● EXERCISE:
Every line of the material below should be repeated exactly.

● SUPPLIED DATA:
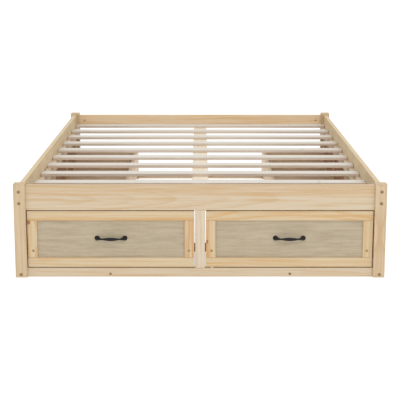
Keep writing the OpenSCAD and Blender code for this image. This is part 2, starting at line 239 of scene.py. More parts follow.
def edge_group():
    """How near a point of a board's surface is to the board's nearest edge: 1 on the edge, 0 inside."""
    g, given, out = new_group(
        "edge",
        [("Place", "Vector", None), ("Half", "Vector", None), ("Reach", "Float", 0.004)],
        [("Edge", "Float")],
    )
    absolute = g.vector("ABSOLUTE", given["Place"])
    x, y, z = g.separate(g.vector("SUBTRACT", given["Half"], absolute))
    low, high = g.math("MINIMUM", x, y), g.math("MAXIMUM", x, y)
    second = g.math("MAXIMUM", low, g.math("MINIMUM", high, z))
    g.put(out["Edge"], g.remap(g.math("DIVIDE", second, given["Reach"]), 1.0, 0.0))
    return g.tree


GROUPS = {"pine": pine_group(), "knot": knot_group(), "edge": edge_group()}


def use_group(g, name, **given):
    made = g.node("ShaderNodeGroup", node_tree=GROUPS[name])
    for label, value in given.items():
        g.put(made.inputs[label.replace("_", " ")], value)
    return made.outputs


def new_material(name):
    material = bpy.data.materials.new(name)
    material.use_nodes = True
    tree = material.node_tree
    tree.nodes.clear()
    g = Graph(tree)
    shader = g.node("ShaderNodeBsdfPrincipled")
    output = g.node("ShaderNodeOutputMaterial")
    tree.links.new(shader.outputs[0], output.inputs[0])
    return material, g, shader


def bump(g, shader, height, distance, strength=0.6):
    made = g.node("ShaderNodeBump")
    made.inputs["Strength"].default_value = strength
    made.inputs["Distance"].default_value = distance
    g.put(made.inputs["Height"], height)
    g.put(shader.inputs["Normal"], made.outputs["Normal"])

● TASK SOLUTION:
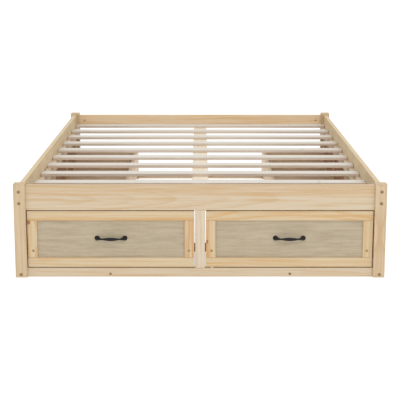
Keep writing the OpenSCAD and Blender code for this image. This is part 2, starting at line 239 of scene.py. More parts follow.
def edge_group():
    """How near a point of a board's surface is to the board's nearest edge: 1 on the edge, 0 inside."""
    g, given, out = new_group(
        "edge",
        [("Place", "Vector", None), ("Half", "Vector", None), ("Reach", "Float", 0.004)],
        [("Edge", "Float")],
    )
    absolute = g.vector("ABSOLUTE", given["Place"])
    x, y, z = g.separate(g.vector("SUBTRACT", given["Half"], absolute))
    low, high = g.math("MINIMUM", x, y), g.math("MAXIMUM", x, y)
    second = g.math("MAXIMUM", low, g.math("MINIMUM", high, z))
    g.put(out["Edge"], g.remap(g.math("DIVIDE", second, given["Reach"]), 1.0, 0.0))
    return g.tree


GROUPS = {"pine": pine_group(), "knot": knot_group(), "edge": edge_group()}


def use_group(g, name, **given):
    made = g.node("ShaderNodeGroup", node_tree=GROUPS[name])
    for label, value in given.items():
        g.put(made.inputs[label.replace("_", " ")], value)
    return made.outputs


def new_material(name):
    material = bpy.data.materials.new(name)
    material.use_nodes = True
    tree = material.node_tree
    tree.nodes.clear()
    g = Graph(tree)
    shader = g.node("ShaderNodeBsdfPrincipled")
    output = g.node("ShaderNodeOutputMaterial")
    tree.links.new(shader.outputs[0], output.inputs[0])
    return material, g, shader


def bump(g, shader, height, distance, strength=0.6):
    made = g.node("ShaderNodeBump")
    made.inputs["Strength"].default_value = strength
    made.inputs["Distance"].default_value = distance
    g.put(made.inputs["Height"], height)
    g.put(shader.inputs["Normal"], made.outputs["Normal"])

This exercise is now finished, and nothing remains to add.